I think the way the relay is configured at the moment will give you problems, if I’m correct you should be able to see differential current when the transformer is loaded, and it is likely to trip on the first through fault (can you confirm this). To resolve this issue you have two options.
i) Set the vector group to YNd11 in the relay, this will remove the differential current but will mean the relays see’s 100% NPS current and 0% PPS current, this may give you problem if you have any NPS elements enabled in the relay ( inter turn fault detection, directional elements etc)
ii)Set the vector group to YNd1 and the phase rotation setting to non standard ACB this will get rid of the NPS currents and the differential current, so this is probably the best solution.

4. Relay is used for differential protection (percentage differential) of the transformer.
Will this negative phase sequence affect normal operation of the transformer in any way?

No, there will be no problem with the transformer itself just the relay protecting it.

As i said previously if I’m understanding the problem correctly, you should be able to see differential current at the moment when the transformer is loaded, is this correct?

Why industrial induction motor star point not grounded?

In any electrical system, we limit the neutral grounding to 1 or 2 locations at the power source, eg, the star-points of generators or transformers. By keeping the grounded neutrals at the power source, earth leakage current will be flowing radially from the power source to the point of short-circuit at downstream. In this way the direction of earth fault current flow can be easily identified and the earth fault protection relays in the distribution system can easily be coordinated.

Grounding a motor star point will create an earth path for earth leakage current to flow through that motor’s star point. If there are 10 motors in a process plant and their star points are all grounded, there are 10 additional paths for earth leakage currents to flow through.
If all the motors’ star points are grounded in this way the earth fault current detections by the protection relays will be complicated and likely they will trip at the incorrect locations because earth fault currents are flowing in many directions toward multiple grounded neutral points.

Therefore the electrical consumers (ie the load, including the capacitor banks), even if they are star connected, are not to be grounded.

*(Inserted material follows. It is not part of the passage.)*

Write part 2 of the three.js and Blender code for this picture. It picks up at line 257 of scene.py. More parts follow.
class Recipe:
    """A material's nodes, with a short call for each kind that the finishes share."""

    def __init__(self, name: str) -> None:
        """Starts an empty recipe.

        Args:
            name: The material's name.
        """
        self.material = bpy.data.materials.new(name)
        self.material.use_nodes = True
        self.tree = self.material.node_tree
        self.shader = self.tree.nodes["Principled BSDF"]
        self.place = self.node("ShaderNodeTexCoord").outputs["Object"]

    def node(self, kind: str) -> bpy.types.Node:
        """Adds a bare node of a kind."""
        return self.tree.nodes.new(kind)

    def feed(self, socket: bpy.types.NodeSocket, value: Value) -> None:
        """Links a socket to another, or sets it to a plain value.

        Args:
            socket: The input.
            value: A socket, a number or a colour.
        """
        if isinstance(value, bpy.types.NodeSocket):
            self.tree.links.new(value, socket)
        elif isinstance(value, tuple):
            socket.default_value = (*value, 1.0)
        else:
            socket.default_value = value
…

Grounding of neutral point is not being decided base on the presence of unbalance loads. It is decided for safety reason and for earth fault protection requirement. Unbalance 3-phase load will result in some current flowing through the neutral conductor but it doesn’t result in a (residual) current flowing through the neutral-ground connection.

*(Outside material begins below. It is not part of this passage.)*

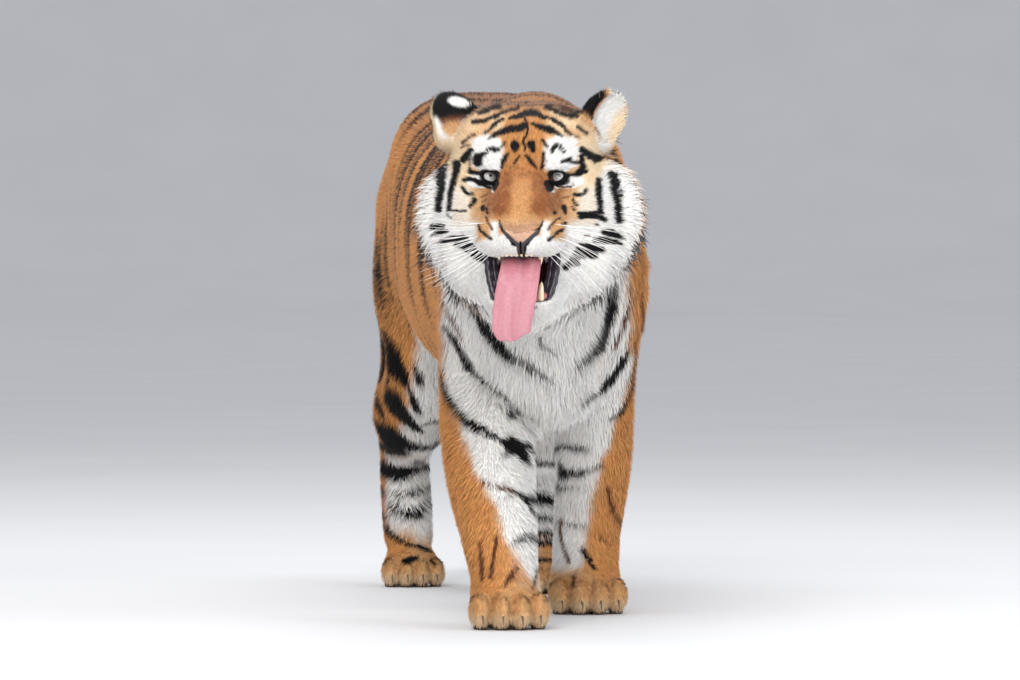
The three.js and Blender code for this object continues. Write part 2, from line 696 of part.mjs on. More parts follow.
/** The outline of the nose pad, wide above and narrow at the lip, run back through the muzzle. */
function noseCut(grow) {
  const [top, low] = [-66 + grow, -106 - grow];
  const [brow, wing, foot] = [27, 34, 13].map((half) => half + grow);
  const outline = new THREE.Shape();
  outline.moveTo(-foot, low);
  outline.lineTo(foot, low);
  outline.lineTo(wing, -78);
  outline.quadraticCurveTo(wing, top, brow, top);
  outline.lineTo(-brow, top);
  outline.quadraticCurveTo(-wing, top, -wing, -78);
  const depth = 50 + 2 * grow;
  const prism = new THREE.ExtrudeGeometry(outline, { depth, bevelEnabled: false, curveSegments: 3 });
  // Drawn in side and up, run along the forward axis from just behind the pad.
  prism.rotateX(Math.PI / 2).translate(0, -150 + grow, 0);
  return prism.applyMatrix4(HEAD_MATRIX);
}

const cut = (low, high, turn) => (grow) => box(low, high, turn, grow);
const headCut = (low, high, turn) => (grow) => headBox(low, high, turn, grow);
const whole = bodyField();
const nape = headCut([-290, -158, -330], [290, 260, 200]);

function buildHead() {
  const ears = Object.values(EARS).map((ear) => {
    const { x, y, z } = fromHead(...ear.base);
    return bodyOf(earField(ear), [x - 130, y - 130, z - 60], [x + 130, y + 130, z + 150], EAR_MESH);
  });
  const face = ({ y }) => (y < EYES.y ? 3 : 1);
  let head = bodyOf(whole, [-330, -640, 400], [190, -170, 930], HEAD_MESH, face);
  head = ears.reduce((all, ear) => all.add(ear), head);
  head = largest(head.intersect(solid(nape(0))));
  Object.entries(EARS).forEach(([side, ear]) => {
    const cutter = (grow) => box([-54, -36, 22], [54, 62, 130], [0, 0, 0], grow).applyMatrix4(earAxes(ear));
    head = take(`ear_${side}`, head, cutter);
  });
  for (const [side, sign] of [['left', 1], ['right', -1]]) {
    const place = [sign * EYE.side, EYE.forward, EYE.up];
    const ball = (grow) => solid(headBall(place, Array(3).fill(EYE.radius + grow)));
    pieces.set(`eye_${side}`, ball(0));
    head = head.subtract(ball(GAP));
  }
  const nostrils = [-1, 1].map((sign) => solid(headBall([sign * 19, 176, -82], [8, 14, 7], 1)));
  head = take('nose', head, noseCut);
  pieces.set('nose', nostrils.reduce((nose, hole) => nose.subtract(hole), pieces.get('nose')));
  head = take('lower_jaw', head, headCut([-86, -34, -290], [86, 175, -150]));
  const incisors = [-2.5, -1.5, -0.5, 0.5, 1.5, 2.5];
  const upperTeeth = [
    ...incisors.map((i) => tooth([i * 8, 142, -110], [i * 8, 143, -123], 4)),
    ...[-1, 1].map((sign) => tooth([sign * 30, 126, -106], [sign * 27, 130, -146], 8)),
  ];
  const lowerTeeth = [
    ...incisors.map((i) => tooth([i * 7, 106, -204], [i * 7, 108, -188], 3.5)),
    ...[-1, 1].map((sign) => tooth([sign * 29, 100, -206], [sign * 27, 104, -164], 8)),
  ];
  const tongue = solid(tongueGeometry(GAP));
  const withTeeth = (body, teeth) => {
    const joined = teeth.map(solid).reduce((all, one) => all.add(one), body);
    return largest(joined.subtract(tongue));
  };
  pieces.set('head', withTeeth(head, upperTeeth));
  pieces.set('lower_jaw', withTeeth(pieces.get('lower_jaw'), lowerTeeth));
  pieces.set('tongue', solid(tongueGeometry()));
}

/** A box on one side of the animal: `sign` is 1 on its left and -1 on its right. */
function sideCut(sign, [inner, y0, z0], [outer, y1, z1]) {
  const [a, b] = [sign * inner, sign * outer].sort((m, n) => m - n);
  return cut([a, y0, z0], [b, y1, z1]);
}

// How far along Y each side's upper foreleg and its thigh reach.
const LEG_CUTS = [
  { side: 'left', sign: 1, front: [-10, 225], back: [720, 1330] },
  { side: 'right', sign: -1, front: [-230, 90], back: [820, 1330] },
];

function buildBody() {
  let body = bodyOf(whole, [-300, -360, -24], [300, 1790, 960], BODY_MESH);
  body = body.subtract(solid(box([-600, -900, -200], [600, 2000, 0]))).subtract(solid(nape(GAP)));
  for (const { side, sign, front, back } of LEG_CUTS) {
    const leg = FORE[side];
    const reach = [leg.paw[1] - 120, leg.paw[1] + 150];
    body = take(`fore_${side}_paw`, body, sideCut(sign, [2, reach[0], -10], [300, reach[1], 104]));
    body = take(`fore_${side}_lower`, body, sideCut(sign, [2, -330, 104 + GAP], [300, 340, 300]));
    body = take(
      `fore_${side}_upper`,
      body,
      sideCut(sign, [48, front[0], 300 + GAP], [300, front[1], 500]),
      sideCut(sign, [2, front[0], 300 + GAP], [60, front[1], 336]),
    );
    body = take(`hind_${side}_paw`, body, sideCut(sign, [2, 700, -10], [300, 1260, 104]));
    body = take(`hind_${side}_shank`, body, sideCut(sign, [2, 700, 104 + GAP], [300, 1300, 330]));
    body = take(
      `hind_${side}_thigh`,
      body,
      sideCut(sign, [56, back[0], 330 + GAP], [300, back[1], 600]),
      sideCut(sign, [2, 850, 330 + GAP], [70, back[1], 440]),
    );
  }
  body = take('tail_tip', body, cut([-120, 1330, 0], [220, 1790, 265]));
  body = take('tail_middle', body, cut([-120, 1330, 265 + GAP], [220, 1790, 560]));
  body = take('tail_base', body, cut([-120, 1298, 560 + GAP], [220, 1790, 960]));
  body = take('neck', body, cut([-300, -800, 300], [300, -145, 1100], [-20, 0, 0]));
  body = take('rump', body, cut([-300, 850, 0], [300, 1500, 1000]));
  body = take('barrel', body, cut([-300, 340, 0], [300, 850 - GAP, 1000]));
  pieces.set('chest', largest(body));
}

buildHead();
buildBody();

// ---------- The model ----------

const FINISH = {
  coat: { color: 0xd6873e, roughness: 0.95 },
  pale: { color: 0xf0ebe4, roughness: 0.95 },
  eye: { color: 0xa5a0a0, roughness: 0.15 },
  nose: { color: 0xbe8c78, roughness: 0.5 },
  tongue: { color: 0xe196a5, roughness: 0.45 },
};

const FINISHES = { lower_jaw: 'pale', eye_left: 'eye', eye_right: 'eye', nose: 'nose', tongue: 'tongue' };

const tiger = new THREE.Group();
pieces.forEach((body, name) => {
  const finish = FINISH[FINISHES[name] ?? 'coat'];
  const mesh = new THREE.Mesh(geometryOf(body), new THREE.MeshStandardMaterial({ metalness: 0, ...finish }));
  mesh.name = name;
  tiger.add(mesh);
});

// The origin is on the ground, under the middle of the whole animal.
const extent = new THREE.Box3().setFromObject(tiger);
const middle = extent.getCenter(new THREE.Vector3());
tiger.position.set(-middle.x, -middle.y, -extent.min.z);

export default tiger;
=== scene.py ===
"""A life-size Siberian tiger in its winter coat, walking with its mouth open and its tongue out.

One skin covers the whole animal, and lies inside the coat by the coat's own depth. The coat is solid
tufts, rooted on the skin and lying the way the hair grows. Skin and tufts take their colours from the
same markings. Eyes, nose leather, lips, teeth, tongue, whiskers, claws and pads are pieces of their
own. Lengths are millimetres until a mesh is made, on the solids' own axes: +Z is up, the animal faces
-Y and its left side is +X.
"""

import logging
import math
from dataclasses import dataclass, field
from enum import Enum
from typing import Callable, Sequence

import bpy
import numpy as np
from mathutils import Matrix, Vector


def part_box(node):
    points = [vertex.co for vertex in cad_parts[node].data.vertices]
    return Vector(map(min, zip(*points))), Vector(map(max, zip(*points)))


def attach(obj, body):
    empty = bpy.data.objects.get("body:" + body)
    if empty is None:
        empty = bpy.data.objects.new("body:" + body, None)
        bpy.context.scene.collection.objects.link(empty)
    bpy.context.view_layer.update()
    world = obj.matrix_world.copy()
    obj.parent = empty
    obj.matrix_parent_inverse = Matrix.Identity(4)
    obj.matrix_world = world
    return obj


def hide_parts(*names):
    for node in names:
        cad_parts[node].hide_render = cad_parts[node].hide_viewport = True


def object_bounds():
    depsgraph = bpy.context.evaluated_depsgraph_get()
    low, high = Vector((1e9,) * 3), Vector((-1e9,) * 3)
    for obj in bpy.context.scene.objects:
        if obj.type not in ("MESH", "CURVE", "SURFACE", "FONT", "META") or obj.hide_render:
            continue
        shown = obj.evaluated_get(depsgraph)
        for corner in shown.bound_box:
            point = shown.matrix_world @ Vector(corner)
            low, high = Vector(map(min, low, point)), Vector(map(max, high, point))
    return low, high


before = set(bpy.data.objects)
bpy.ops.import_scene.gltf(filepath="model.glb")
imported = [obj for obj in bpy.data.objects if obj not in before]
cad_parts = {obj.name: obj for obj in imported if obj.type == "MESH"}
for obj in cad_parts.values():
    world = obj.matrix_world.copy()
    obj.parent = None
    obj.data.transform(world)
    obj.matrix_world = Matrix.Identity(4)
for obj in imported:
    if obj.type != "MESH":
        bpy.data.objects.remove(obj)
CAD_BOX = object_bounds()
LOG = logging.getLogger("tiger")

Array = np.ndarray
Point = tuple[float, float, float]
F = np.float32
FAR = 90.0  # beyond this, a rough distance will do
TINY = 1e-4  # a step shorter than this counts as none
BODY = "root"


# ---------- Small mathematics ----------


def smooth(low: float, high: float, value: Array) -> Array:
    """Ease from 0 at low to 1 at high."""
    t = np.clip((value - low) / (high - low), 0.0, 1.0)
    return t * t * (3.0 - 2.0 * t)


def soft_min(k: float, a: Array, b: Array) -> Array:
    """The lesser of two distances, rounded over a width k."""
    h = np.maximum(k - np.abs(a - b), 0.0) / k
    return np.minimum(a, b) - h * h * (k / 4.0)


def soft_max(k: float, a: Array, b: Array) -> Array:
    """The greater of two distances, rounded over a width k."""
    h = np.maximum(k - np.abs(a - b), 0.0) / k
    return np.maximum(a, b) + h * h * (k / 4.0)


def unit(v: Array) -> Array:
    """Vectors scaled to length 1."""
    return v / np.maximum(np.linalg.norm(v, axis=-1, keepdims=True), 1e-9)


def mix(a: Array, b: Array, w: Array) -> Array:
    """Blend rows of a towards b by the weight w."""
    return a + (np.asarray(b, F) - a) * w[..., None]


def fill(colour: Sequence[float], count: int) -> Array:
    """One colour repeated for a number of points."""
    return np.repeat(np.asarray(colour, F)[None], count, 0)


def linear(red: int, green: int, blue: int) -> tuple[float, float, float]:
    """A colour in display values 0 to 255, as the linear light that shaders take."""
    out = []
    for channel in (red, green, blue):
        c = channel / 255.0
        out.append(c / 12.92 if c <= 0.04045 else ((c + 0.055) / 1.055) ** 2.4)
    return out[0], out[1], out[2]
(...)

Motor is a balanced 3-phase load, this I agree. However when the system supply voltage is unbalanced caused by unbalanced loads somewhere else or due to network conductors problem, the motor operating under unbalance voltage will result in unbalance current in the 3 windings. The same is true for the generator windings under that condition. The design engineer may then decide that individual machines should be fixed with negative phase sequence current protection.

Even if there is a neutral voltage shift in the induction motor, we should not ground the motor’s neutral point. If you ground it, it may create nuisance trip of earth fault protection relays (the motor’s EF relay, upstream EF relays, or the EF relay connected to transformer’s neutral-ground CT).

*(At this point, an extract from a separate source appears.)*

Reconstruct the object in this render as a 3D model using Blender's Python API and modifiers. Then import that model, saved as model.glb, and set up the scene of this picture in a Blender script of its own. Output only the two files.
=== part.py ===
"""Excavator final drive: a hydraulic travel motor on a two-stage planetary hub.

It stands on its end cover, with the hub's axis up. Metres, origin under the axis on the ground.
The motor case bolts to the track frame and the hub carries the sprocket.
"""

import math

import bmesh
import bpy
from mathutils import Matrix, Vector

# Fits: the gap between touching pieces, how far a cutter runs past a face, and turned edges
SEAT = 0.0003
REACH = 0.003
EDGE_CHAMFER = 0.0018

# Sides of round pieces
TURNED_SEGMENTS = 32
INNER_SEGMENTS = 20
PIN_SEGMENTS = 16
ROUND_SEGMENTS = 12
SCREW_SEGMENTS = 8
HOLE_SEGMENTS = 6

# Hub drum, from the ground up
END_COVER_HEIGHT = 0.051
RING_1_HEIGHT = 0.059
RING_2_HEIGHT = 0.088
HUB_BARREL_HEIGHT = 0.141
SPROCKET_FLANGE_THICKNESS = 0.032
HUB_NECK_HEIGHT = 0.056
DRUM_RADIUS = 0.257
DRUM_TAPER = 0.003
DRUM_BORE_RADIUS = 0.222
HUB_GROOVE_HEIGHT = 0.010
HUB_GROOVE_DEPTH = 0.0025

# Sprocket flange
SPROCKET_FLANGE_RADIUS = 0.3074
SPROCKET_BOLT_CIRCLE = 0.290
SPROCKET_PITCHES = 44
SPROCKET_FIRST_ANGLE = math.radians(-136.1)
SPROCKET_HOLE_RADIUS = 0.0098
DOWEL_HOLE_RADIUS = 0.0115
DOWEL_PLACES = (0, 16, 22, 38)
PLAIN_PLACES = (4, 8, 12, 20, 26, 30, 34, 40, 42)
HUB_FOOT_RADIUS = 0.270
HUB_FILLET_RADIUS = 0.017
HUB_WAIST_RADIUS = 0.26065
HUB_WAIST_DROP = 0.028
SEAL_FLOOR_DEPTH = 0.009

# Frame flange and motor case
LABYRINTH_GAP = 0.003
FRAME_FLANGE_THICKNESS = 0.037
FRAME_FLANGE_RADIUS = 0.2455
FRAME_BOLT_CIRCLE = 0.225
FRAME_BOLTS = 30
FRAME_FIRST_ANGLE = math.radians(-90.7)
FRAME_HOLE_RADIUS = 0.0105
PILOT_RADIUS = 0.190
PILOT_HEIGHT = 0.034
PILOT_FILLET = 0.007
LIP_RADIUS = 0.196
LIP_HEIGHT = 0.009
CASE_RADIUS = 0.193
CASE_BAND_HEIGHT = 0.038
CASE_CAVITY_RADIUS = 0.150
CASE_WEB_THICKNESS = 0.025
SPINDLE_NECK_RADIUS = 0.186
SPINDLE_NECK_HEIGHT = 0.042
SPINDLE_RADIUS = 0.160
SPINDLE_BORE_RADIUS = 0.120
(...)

I am sure in reality, there is some neutral voltage shift in motor’s star point. However, there is no harm with that.

If you ground the star point, you still will not get rid of the unbalance current/voltage from the motor windings. There the negative sequence current is still present in the motor winding.
If you think an unbalance voltage supply is causing problem to the motors, you should solve the unbalance voltage problem elsewhere, not by grounding the motor’s star point.